There are a few situations where larger art is almost always the better choice. One is when the dining room has high ceilings. Another is when the furniture is minimal and the room lacks ornament. A third is when the image itself has cinematic depth or a clear horizon line that deserves space.

Collectors are often surprised by how much a large-format photographic print can transform a room. It does not simply decorate the wall. It changes the atmosphere, introducing distance, memory, and visual sophistication. In a premium interior, that sense of presence is often worth more than playing it safe.

That said, scale should still feel edited. Bigger is not better if the frame nearly collides with a chandelier, crowds a doorway, or dominates every conversation in the room. Dining rooms benefit from art that invites attention without shouting for it.

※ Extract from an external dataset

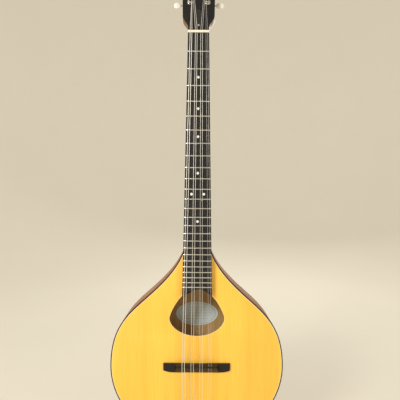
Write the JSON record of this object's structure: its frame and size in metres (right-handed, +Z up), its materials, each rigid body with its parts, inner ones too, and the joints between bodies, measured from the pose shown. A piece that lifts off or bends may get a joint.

A simple way to decide before you buy

Tape out the exact dimensions on the wall. Then sit at the dining table, stand in the doorway, and look at the wall from the room next door. This quick exercise reveals more than measurements on a screen ever will.

You will notice whether the piece holds the wall, whether it relates to the table, and whether it creates the kind of mood you want. If the taped outline disappears, the art is probably too small. If it feels immovable and heavy, scale down slightly.

For collectors choosing fine art photography, this step is especially useful. A compelling image deserves enough room to breathe, but also the right degree of intimacy. In a brand like Sylvere Clerempuy Photography, where place, architecture, and atmosphere are central to the work, sizing well is part of honoring the image itself.

The right dining room art size is the one that makes the room feel complete the moment you enter - not crowded, not hesitant, just resolved. When scale is right, the artwork does what the best interiors always do: it quietly changes how the space is felt.